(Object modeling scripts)

——————————

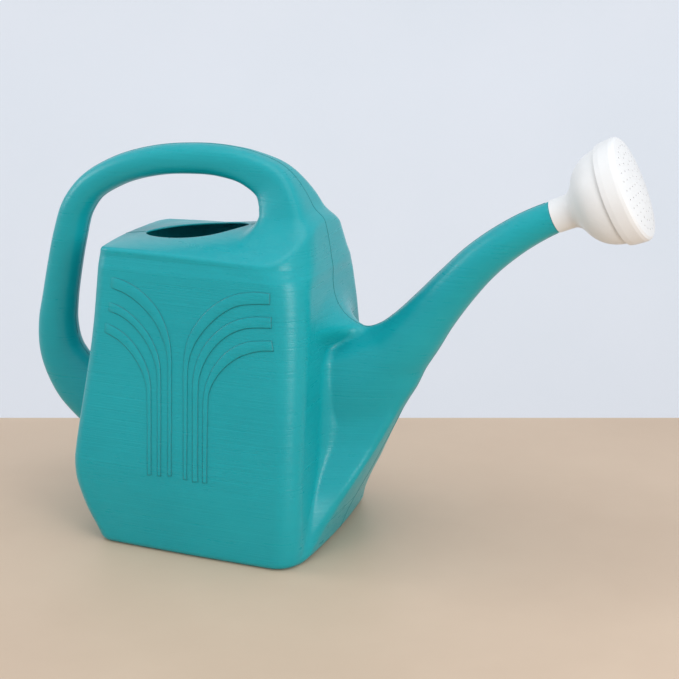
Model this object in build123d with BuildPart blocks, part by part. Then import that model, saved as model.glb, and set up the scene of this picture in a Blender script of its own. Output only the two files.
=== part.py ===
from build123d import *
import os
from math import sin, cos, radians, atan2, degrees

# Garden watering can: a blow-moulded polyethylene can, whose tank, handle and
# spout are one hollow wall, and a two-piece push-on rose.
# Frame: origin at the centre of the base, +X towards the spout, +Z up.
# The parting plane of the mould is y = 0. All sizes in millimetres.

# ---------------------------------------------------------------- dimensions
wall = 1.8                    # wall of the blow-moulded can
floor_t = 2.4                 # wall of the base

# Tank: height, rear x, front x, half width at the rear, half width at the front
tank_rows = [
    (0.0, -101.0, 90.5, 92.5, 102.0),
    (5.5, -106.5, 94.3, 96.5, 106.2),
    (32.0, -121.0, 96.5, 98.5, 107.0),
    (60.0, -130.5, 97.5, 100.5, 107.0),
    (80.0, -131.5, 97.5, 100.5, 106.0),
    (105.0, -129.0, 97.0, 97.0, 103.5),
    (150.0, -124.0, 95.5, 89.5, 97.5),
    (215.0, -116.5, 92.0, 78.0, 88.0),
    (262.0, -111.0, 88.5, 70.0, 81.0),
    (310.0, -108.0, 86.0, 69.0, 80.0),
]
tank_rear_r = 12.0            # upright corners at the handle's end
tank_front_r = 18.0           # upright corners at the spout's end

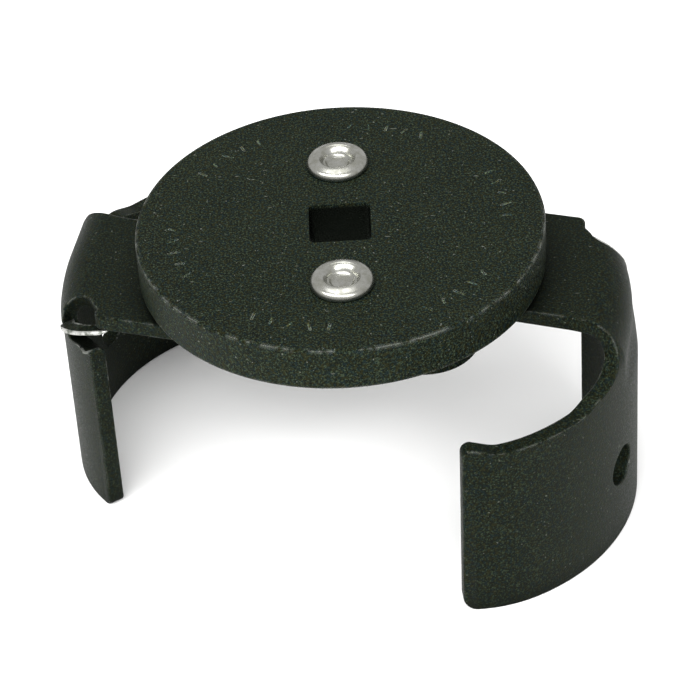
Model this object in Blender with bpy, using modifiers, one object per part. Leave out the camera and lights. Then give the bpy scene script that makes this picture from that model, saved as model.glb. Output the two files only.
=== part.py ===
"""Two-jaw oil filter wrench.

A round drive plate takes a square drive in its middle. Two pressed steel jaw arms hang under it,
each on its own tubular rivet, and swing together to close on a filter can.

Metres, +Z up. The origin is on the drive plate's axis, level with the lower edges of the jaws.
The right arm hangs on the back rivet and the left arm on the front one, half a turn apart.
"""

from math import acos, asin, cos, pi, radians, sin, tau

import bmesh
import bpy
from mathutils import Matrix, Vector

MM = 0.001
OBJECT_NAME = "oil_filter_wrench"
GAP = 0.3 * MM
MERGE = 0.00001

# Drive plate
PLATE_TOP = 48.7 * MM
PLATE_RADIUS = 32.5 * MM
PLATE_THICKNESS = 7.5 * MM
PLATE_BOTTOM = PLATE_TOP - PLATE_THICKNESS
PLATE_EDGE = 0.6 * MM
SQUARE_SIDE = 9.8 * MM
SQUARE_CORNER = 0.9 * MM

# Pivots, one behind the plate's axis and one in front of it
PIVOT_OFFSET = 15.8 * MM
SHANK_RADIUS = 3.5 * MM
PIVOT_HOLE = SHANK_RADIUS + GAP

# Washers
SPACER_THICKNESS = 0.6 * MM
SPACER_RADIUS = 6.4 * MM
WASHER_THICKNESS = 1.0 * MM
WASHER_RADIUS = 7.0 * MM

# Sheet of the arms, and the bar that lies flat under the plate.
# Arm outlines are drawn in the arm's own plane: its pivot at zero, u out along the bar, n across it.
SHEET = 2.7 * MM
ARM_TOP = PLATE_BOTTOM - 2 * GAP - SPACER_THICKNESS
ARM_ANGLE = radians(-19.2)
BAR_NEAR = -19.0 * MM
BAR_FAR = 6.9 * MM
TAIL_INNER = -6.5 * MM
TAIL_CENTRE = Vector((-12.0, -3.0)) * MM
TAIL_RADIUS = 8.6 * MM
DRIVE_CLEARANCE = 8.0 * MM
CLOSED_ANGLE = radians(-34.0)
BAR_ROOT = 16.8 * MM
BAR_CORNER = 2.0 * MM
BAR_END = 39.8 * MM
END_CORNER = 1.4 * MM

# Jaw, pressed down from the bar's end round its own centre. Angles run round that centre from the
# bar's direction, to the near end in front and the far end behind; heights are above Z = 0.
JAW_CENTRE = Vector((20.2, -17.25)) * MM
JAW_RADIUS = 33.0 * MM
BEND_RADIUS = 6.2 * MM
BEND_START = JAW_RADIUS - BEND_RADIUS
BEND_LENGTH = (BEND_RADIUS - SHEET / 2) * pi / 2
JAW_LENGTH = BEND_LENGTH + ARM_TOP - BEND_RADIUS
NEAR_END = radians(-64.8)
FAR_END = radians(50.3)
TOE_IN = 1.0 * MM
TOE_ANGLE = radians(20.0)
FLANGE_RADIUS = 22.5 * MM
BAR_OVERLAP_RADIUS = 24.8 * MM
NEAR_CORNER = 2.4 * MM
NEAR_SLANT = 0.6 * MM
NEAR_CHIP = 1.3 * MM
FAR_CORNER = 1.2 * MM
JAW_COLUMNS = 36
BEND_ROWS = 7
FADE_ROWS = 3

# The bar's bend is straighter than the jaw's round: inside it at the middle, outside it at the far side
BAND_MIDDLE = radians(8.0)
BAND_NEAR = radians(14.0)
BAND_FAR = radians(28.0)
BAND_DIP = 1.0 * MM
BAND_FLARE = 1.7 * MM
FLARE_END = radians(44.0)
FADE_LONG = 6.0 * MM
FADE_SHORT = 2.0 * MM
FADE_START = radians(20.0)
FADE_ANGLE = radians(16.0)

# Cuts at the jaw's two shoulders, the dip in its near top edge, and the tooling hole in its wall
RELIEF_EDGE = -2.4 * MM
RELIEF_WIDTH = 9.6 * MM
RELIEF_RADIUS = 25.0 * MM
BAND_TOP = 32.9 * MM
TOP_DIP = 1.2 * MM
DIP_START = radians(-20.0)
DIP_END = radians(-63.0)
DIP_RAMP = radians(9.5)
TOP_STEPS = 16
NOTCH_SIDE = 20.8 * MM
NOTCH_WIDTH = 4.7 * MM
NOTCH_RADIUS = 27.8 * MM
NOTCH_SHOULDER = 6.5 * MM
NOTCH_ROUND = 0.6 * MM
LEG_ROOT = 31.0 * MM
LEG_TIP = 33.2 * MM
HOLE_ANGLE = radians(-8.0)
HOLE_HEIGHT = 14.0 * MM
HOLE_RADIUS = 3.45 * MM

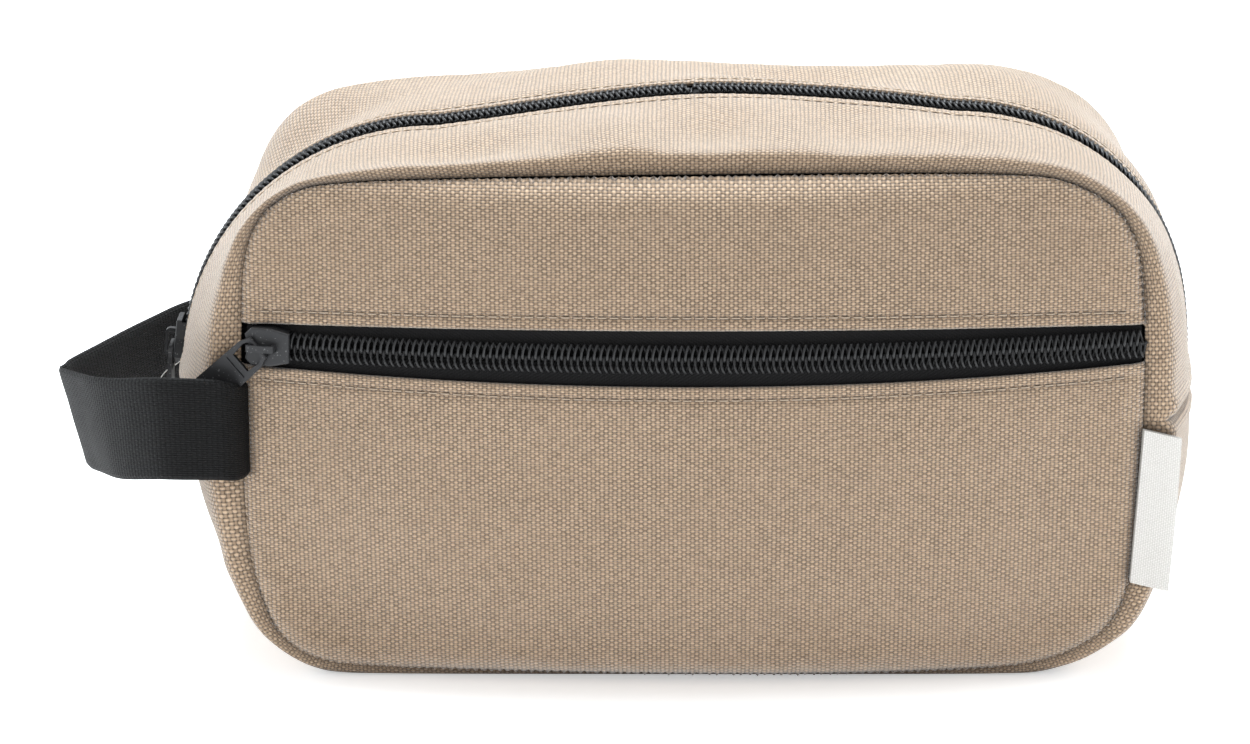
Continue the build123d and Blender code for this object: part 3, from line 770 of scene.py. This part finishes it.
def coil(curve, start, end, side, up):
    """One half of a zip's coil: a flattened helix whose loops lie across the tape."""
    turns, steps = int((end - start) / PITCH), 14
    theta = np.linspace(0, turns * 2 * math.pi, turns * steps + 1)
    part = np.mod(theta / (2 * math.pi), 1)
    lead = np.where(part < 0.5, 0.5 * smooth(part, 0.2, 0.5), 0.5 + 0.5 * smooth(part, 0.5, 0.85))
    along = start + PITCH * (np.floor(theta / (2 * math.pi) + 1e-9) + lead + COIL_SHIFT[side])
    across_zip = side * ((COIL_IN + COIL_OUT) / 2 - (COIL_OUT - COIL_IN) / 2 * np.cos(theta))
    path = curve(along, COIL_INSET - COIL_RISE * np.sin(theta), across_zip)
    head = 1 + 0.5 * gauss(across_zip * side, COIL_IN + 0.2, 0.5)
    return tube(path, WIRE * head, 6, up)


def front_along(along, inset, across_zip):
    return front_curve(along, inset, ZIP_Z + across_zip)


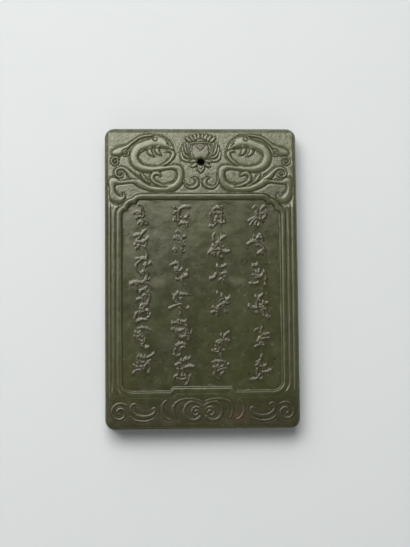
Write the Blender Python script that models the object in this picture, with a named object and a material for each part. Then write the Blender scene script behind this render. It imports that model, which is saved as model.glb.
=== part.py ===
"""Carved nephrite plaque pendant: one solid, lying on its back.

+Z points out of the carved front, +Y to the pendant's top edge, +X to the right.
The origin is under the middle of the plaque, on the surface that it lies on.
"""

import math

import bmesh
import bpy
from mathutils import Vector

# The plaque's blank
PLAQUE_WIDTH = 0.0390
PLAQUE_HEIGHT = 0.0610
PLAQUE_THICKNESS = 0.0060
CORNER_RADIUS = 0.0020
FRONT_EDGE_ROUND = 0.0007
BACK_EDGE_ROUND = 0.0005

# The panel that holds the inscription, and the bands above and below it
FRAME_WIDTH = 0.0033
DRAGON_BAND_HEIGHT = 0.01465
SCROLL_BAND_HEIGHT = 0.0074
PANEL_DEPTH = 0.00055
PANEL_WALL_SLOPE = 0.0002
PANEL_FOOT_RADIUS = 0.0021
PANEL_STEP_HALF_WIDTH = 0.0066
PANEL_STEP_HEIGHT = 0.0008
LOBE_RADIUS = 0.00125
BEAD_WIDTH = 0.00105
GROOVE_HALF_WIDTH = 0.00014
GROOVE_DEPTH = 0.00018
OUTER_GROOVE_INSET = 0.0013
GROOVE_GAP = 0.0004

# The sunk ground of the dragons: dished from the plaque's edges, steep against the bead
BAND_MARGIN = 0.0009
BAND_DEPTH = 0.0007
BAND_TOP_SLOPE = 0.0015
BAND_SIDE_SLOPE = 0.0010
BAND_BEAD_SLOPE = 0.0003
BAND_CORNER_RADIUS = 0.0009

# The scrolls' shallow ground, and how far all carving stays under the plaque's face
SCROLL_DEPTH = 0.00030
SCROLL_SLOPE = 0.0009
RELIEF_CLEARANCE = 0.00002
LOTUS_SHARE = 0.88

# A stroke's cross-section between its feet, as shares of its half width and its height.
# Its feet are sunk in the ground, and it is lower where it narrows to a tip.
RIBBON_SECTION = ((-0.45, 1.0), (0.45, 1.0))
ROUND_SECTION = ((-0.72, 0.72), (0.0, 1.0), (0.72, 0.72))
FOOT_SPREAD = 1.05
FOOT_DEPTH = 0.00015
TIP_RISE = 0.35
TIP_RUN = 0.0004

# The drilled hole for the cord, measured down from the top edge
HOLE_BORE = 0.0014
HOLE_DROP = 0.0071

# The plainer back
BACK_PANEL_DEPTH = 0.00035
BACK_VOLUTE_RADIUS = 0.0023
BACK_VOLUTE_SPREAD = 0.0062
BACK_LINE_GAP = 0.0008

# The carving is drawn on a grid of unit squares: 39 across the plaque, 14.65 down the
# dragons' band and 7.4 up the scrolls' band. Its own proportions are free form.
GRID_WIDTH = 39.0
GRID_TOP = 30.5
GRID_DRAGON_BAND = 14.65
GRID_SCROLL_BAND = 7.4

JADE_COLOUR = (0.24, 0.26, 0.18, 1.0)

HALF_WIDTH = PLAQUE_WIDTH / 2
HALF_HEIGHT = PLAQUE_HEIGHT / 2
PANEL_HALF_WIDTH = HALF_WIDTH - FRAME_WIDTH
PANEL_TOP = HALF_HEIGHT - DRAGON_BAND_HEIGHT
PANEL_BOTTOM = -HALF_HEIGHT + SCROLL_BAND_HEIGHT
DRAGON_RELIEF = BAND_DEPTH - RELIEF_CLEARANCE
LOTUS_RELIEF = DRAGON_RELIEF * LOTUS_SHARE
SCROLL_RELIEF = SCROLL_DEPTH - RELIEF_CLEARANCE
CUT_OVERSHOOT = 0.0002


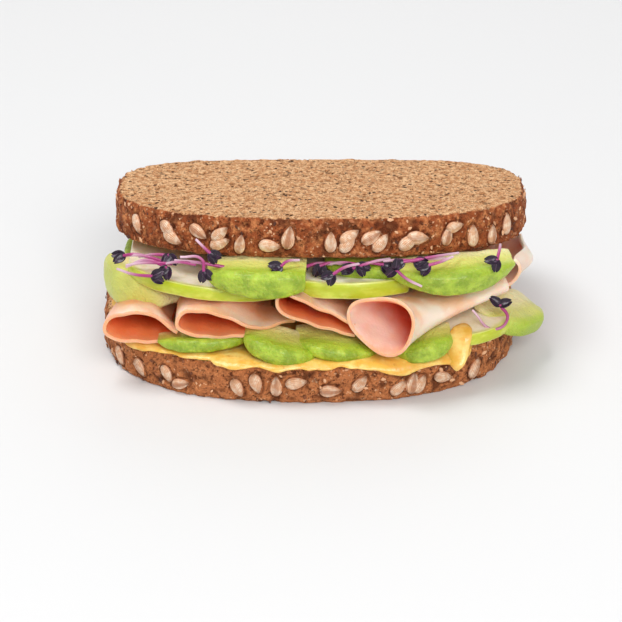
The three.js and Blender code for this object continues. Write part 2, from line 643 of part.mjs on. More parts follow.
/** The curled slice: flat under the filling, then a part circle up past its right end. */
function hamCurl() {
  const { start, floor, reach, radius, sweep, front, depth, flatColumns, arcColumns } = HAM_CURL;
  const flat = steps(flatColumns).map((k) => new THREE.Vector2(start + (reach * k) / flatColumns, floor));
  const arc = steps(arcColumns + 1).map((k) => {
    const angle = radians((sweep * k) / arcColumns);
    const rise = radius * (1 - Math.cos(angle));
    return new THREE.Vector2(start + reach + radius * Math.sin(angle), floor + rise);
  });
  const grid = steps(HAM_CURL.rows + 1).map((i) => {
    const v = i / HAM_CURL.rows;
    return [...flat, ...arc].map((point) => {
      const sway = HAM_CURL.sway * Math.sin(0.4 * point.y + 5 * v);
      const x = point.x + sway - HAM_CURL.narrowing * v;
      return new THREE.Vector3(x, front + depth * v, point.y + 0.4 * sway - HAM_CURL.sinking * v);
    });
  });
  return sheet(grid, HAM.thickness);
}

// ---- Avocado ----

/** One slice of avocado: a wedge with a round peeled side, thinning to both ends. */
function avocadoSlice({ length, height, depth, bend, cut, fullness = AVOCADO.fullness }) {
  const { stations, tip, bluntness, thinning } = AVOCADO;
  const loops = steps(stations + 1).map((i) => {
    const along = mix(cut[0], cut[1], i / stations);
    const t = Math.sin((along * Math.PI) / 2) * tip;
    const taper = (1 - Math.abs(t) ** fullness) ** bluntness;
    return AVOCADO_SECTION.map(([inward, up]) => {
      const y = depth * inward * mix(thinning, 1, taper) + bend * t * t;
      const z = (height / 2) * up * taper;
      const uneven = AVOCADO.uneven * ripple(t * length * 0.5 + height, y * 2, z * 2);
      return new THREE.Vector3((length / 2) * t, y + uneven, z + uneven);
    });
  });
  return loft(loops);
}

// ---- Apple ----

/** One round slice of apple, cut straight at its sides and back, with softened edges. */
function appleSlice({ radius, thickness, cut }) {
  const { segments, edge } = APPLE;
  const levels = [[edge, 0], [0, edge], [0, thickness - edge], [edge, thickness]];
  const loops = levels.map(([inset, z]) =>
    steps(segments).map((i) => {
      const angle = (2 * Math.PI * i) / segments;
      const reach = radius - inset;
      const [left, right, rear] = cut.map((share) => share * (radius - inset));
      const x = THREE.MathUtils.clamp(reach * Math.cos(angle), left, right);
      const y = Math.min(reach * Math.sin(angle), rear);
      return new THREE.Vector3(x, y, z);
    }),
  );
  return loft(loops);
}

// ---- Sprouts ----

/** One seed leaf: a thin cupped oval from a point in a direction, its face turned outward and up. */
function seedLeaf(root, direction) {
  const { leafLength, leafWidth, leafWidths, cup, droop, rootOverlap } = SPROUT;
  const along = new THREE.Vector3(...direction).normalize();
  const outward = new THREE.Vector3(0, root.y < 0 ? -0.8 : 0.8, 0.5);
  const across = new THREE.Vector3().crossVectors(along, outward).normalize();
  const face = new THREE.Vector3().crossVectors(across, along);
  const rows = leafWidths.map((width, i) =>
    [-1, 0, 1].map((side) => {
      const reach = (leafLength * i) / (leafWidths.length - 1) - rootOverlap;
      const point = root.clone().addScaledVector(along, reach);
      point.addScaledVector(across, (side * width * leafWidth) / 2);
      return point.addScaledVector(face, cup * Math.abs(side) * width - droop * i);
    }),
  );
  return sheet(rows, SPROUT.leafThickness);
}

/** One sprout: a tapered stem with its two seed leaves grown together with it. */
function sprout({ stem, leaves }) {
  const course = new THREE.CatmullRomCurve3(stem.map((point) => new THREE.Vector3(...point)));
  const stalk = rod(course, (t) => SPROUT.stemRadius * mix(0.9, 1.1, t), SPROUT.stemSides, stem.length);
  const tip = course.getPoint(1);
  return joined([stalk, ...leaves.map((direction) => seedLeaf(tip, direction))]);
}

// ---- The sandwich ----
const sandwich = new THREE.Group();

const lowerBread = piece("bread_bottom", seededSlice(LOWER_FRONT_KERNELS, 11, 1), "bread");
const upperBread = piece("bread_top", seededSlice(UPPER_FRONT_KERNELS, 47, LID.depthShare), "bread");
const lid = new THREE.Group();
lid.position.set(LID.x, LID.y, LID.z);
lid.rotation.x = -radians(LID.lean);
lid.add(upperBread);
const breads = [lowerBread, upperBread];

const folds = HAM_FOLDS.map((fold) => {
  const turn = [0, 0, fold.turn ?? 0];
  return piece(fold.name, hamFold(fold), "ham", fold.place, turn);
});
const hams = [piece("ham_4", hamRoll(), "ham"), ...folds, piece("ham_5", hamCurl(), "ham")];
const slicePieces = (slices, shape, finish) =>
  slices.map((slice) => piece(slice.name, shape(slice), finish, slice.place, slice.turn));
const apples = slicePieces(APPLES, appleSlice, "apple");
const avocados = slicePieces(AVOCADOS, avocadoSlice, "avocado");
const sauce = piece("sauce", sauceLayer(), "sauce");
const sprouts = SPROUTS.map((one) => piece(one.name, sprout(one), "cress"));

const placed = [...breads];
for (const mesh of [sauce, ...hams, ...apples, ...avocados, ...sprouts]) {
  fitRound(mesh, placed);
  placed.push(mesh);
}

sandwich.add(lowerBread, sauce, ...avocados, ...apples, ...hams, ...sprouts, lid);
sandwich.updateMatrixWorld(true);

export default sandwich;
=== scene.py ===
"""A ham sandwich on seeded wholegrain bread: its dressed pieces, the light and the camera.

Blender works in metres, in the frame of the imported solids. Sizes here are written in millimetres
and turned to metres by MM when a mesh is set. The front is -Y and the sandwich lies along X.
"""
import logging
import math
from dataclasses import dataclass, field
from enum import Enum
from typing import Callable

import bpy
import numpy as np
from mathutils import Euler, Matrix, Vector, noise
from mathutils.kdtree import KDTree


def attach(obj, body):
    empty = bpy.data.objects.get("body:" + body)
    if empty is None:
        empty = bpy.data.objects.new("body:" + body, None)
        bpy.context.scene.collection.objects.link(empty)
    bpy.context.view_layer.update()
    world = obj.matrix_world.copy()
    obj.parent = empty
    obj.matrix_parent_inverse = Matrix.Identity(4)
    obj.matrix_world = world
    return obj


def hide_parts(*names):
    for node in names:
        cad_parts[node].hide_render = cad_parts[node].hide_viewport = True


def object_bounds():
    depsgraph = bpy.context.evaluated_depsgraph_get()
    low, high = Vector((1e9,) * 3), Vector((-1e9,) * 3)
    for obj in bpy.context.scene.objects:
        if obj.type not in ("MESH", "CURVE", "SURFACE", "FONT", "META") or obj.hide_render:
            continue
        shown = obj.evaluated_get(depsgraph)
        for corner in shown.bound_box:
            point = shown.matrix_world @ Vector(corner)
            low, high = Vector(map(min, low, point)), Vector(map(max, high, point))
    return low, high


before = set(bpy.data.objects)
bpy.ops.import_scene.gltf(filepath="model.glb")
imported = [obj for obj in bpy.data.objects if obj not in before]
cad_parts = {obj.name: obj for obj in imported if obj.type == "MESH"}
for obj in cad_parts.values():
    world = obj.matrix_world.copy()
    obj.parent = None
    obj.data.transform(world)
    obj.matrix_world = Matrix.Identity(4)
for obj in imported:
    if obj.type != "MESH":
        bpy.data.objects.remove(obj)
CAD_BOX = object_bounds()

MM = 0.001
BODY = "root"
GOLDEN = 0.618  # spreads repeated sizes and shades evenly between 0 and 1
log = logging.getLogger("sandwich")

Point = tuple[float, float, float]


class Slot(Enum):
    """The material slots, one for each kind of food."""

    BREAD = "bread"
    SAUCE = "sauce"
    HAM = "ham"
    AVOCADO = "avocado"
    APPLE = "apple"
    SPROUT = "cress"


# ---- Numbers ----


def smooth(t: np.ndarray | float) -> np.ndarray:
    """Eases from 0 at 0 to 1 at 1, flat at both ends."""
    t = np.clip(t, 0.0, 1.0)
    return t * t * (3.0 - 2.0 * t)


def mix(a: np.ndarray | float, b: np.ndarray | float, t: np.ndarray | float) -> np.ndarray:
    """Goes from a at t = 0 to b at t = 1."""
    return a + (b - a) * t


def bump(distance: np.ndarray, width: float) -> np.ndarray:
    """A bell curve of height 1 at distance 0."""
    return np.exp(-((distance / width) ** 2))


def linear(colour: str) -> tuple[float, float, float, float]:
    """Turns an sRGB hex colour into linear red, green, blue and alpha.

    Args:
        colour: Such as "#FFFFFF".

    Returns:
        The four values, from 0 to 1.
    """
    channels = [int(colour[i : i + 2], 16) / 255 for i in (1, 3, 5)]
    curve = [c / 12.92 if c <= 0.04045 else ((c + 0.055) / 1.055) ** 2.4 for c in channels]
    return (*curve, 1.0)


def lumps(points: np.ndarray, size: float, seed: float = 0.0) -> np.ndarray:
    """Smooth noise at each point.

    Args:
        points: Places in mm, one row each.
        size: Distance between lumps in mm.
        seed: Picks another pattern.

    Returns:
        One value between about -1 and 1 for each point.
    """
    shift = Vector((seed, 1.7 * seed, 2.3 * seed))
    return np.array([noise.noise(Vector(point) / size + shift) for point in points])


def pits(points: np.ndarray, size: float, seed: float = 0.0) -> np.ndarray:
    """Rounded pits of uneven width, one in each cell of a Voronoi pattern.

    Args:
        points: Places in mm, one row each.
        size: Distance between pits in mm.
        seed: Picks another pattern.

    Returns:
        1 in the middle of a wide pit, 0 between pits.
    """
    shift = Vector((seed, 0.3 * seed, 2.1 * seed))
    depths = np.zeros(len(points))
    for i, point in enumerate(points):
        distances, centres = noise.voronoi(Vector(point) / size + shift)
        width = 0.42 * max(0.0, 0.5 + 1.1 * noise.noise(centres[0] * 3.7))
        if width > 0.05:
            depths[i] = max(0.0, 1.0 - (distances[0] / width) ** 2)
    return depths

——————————

## Work required
Write the lines again exactly, beginning at the line that has "sauce, ...avocados, ...apples, ...hams, ...sprouts, lid);" and stopping after the line that has "if empty is"; include no other lines.

## Task solution
sandwich.add(lowerBread, sauce, ...avocados, ...apples, ...hams, ...sprouts, lid);
sandwich.updateMatrixWorld(true);

export default sandwich;
=== scene.py ===
"""A ham sandwich on seeded wholegrain bread: its dressed pieces, the light and the camera.

Blender works in metres, in the frame of the imported solids. Sizes here are written in millimetres
and turned to metres by MM when a mesh is set. The front is -Y and the sandwich lies along X.
"""
import logging
import math
from dataclasses import dataclass, field
from enum import Enum
from typing import Callable

import bpy
import numpy as np
from mathutils import Euler, Matrix, Vector, noise
from mathutils.kdtree import KDTree


def attach(obj, body):
    empty = bpy.data.objects.get("body:" + body)
    if empty is None:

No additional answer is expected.